Imam named Moeldoko, Widodo’s chief of staff, and Abdullah Mahmud Hendropriyono, a former intelligence chief, as among those close to Jokowi who were protecting the school.

“Moeldoko bragged about Al Zaytun’s food self-sufficiency… And I know he gave Panji access to the police at all levels, making him powerful,” Imam had said.

Moeldoko admitted he had a friendship with the school’s founder, but denied any wrongdoing. He said he had visited Al Zaytun twice to deliver lectures as part of his political communication duties.

“Is there a problem? We need to communicate well. That’s the KSP’s (Chief of Presidential Staff) job, to talk to anyone,” the presidential chief of staff told reporters on Monday.

Indonesian Presidential Chief of Staff Moeldoko gestures during an interview with Reuters at his office in Jakarta, May 28, 2019. [Willy Kurniawan/Reuters]

Al Zaytun, whose campus sprawls over 1,200 hectares (3,000 acres), was inaugurated by President B.J. Habibie in 1999. Over the years, high-ranking officials and politicians have visited the school.

Al Zaytun has faced scrutiny from religious authorities and former members of NII, a group that analysts have said has spawned militant offshoots such as Jemaah Islamiyah, which was behind a series of deadly bombings in Indonesia in the 2000s.

The Indonesian Ulema Council (MUI), the country’s top Muslim clerical body, said in a 2002 study that it found strong signs of Al Zaytun’s relation and affiliation with the NII through the school’s founder, Panji. 

MUI also said it found signs of deviation from Islamic doctrines at the school.

“Panji Gumilang should face legal action for his alleged crime,” Ichsan Abdullah, MUI’s law and human rights deputy secretary-general, said Monday.

The national police said they were still collecting evidence before naming any suspects. They also said they would cooperate with a team from the Coordinating Ministry for Political, Legal and Security Affairs to probe Al Zaytun’s alleged violations.

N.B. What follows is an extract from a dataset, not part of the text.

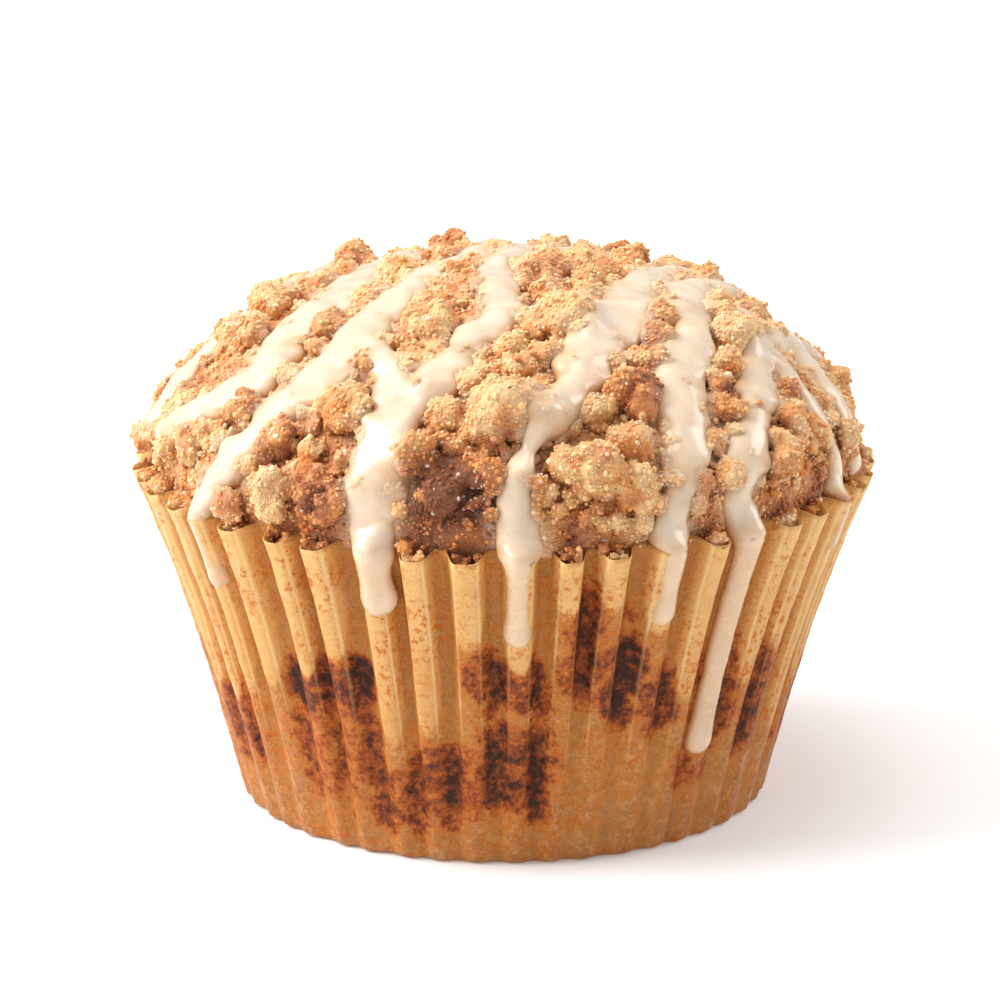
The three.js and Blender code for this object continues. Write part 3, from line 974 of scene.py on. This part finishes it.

Al Chaidar, a terrorism expert and former NII member, said Al Zaytun’s initial funding was collected from the group’s members. But he said over time, Al Zaytun’s mission changed.

“Their mission is now only to collect money, not to establish an Islamic state” he said.

‘Women deserve equal rights’

Panji and Al Zaytun’s management did not respond immediately to BenarNews’ inquiries. But Panji told the Liputan6 news website that his school did not deviate from Islam. He said the mixed-gender prayer was a way to give women equal rights. 

“Women deserve equal rights. So, we make them equal, because it’s the right thing to do,” he was quoted as saying.

Meanwhile, protests against Al Zaytun and Panji have broken out in West Java and Jakarta. 

On Thursday, some groups of local residents rallied outside Al Zaytun’s complex in Indramayu regency, demanding the school be disbanded.

On Monday, the Alumni Brotherhood 212 staged a rally in front of the Ministry of Religious Affairs in Jakarta urging the government to shut down Al Zaytun and arrest Panji for being heretical due to the practices at the school.

“Panji Gumilang clearly blasphemed Islam with his deviant teachings that are not part of the four accepted schools of thought in Islam,” said Novel Bamukmin, the group’s spokesman.

The Setara Institute, a human rights group, urged the government to be fair in handling the case of Al Zaytun and to focus on its alleged legal violations.

“The government should not get too involved in the debate over whether the school’s religious teachings were deviant or not, and should not take populist measures,” Setara said in a statement.

Tria Dianti in Jakarta contributed to this report.